Основная масса американского серебра пересекала Атлантику на испанских судах и попадала в Севилью или ее аванпост Кадис и оттуда полулегальными, но налаженными путями (официально вывоз драгоценных металлов из Испании запрещался), благодаря пассивному балансу испанской внешней торговли расходилась в другие европейские страны, снабжавшие Испанию и ее колонии необходимыми им товарами. Меньшая часть испанского серебра переправлялась через Тихий океан в испанские Филиппины.
Существенная часть поступившего в Европу серебра уходила в сокровища, в ювелирные изделия, другая часть циркулировала в виде монеты, активизируя товарную экономику, но львиная доля переправлялась на Восток по трем основным каналам: через Балтику и Архангельск, через страны Леванта и морским путем вокруг мыса Доброй Надежды. По оценке официального голландского документа 1683 г., в Республику Соединенных провинций ежегодно ввозилось из Испании на 15–18 млн гульденов драгоценных металлов, из них 13 млн реэкспортировались (в том числе 9 млн гульденов непосредственно на Восток).

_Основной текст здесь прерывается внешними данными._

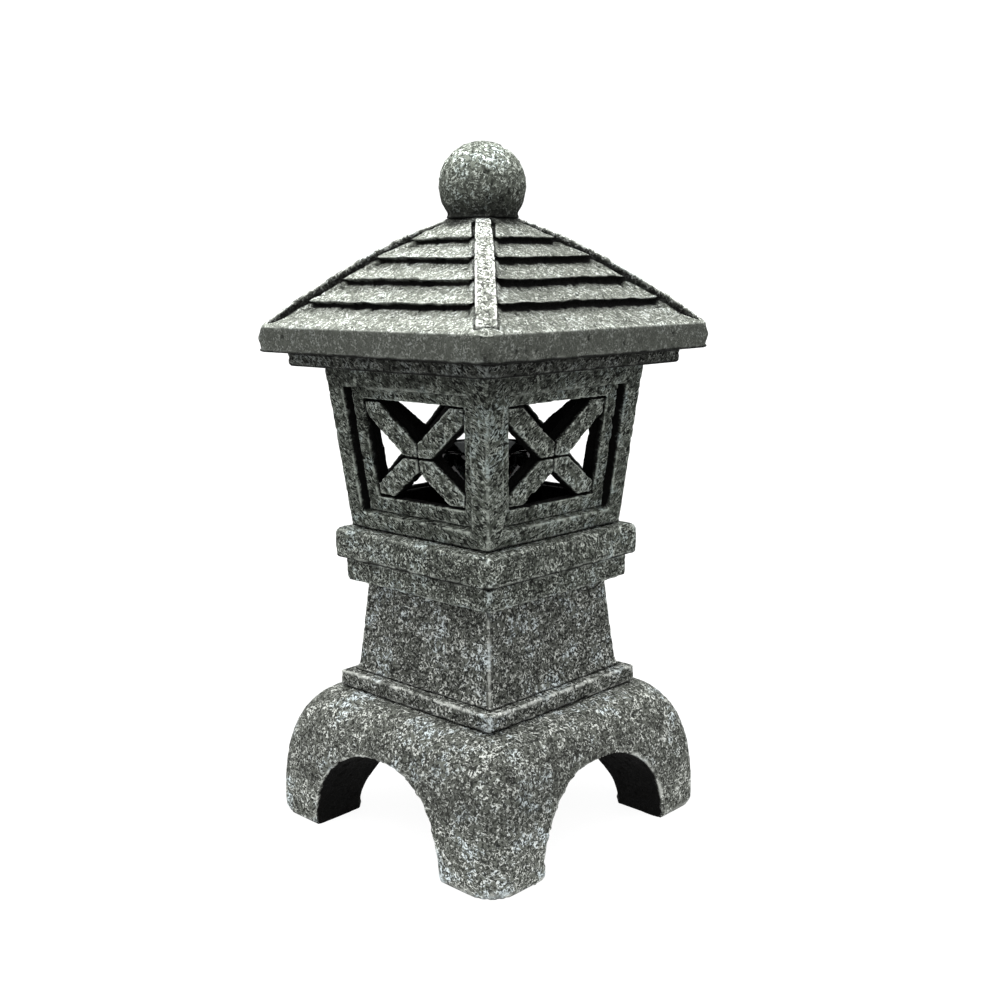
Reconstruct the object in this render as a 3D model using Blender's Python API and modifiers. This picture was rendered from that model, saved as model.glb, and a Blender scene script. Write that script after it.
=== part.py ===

Через Архангельск, Прибалтику и Польшу серебро поступало в Россию и вывозилось оттуда в юго-восточном направлении — в Иран и Среднюю Азию. Османская империя получала серебро и через Балканы, и через средиземноморские порты, но вывозила его в Иран. Иран частично вывозил драгоценные металлы в Индию и в Батавию на Яве, центр владений могущественной голландской Ост-Индской компании. Последняя, пользуясь своим монопольным положением на мировом рынке пряностей, активно участвовала в торговле со странами Индийского океана и Дальнего Востока и обслуживала своими судами торговлю между этими странами, получая деньги за фрахт. Ее торговый баланс был активным по отношению к Ирану (с 30-х годов XVII в.) и Японии, но пассивным по отношению к Индии и Китаю. Необходимые для торговли запасы драгоценного металла компания получала не только непосредственно из метрополии, но и из Ирана, Филиппин, а также из Японии, где имелись собственные разработки серебряных руд и где с 30-х годов XVII в. право на ограниченную торговлю имели только голландцы (но в 1668 г. японское правительство запретило вывоз из страны серебра).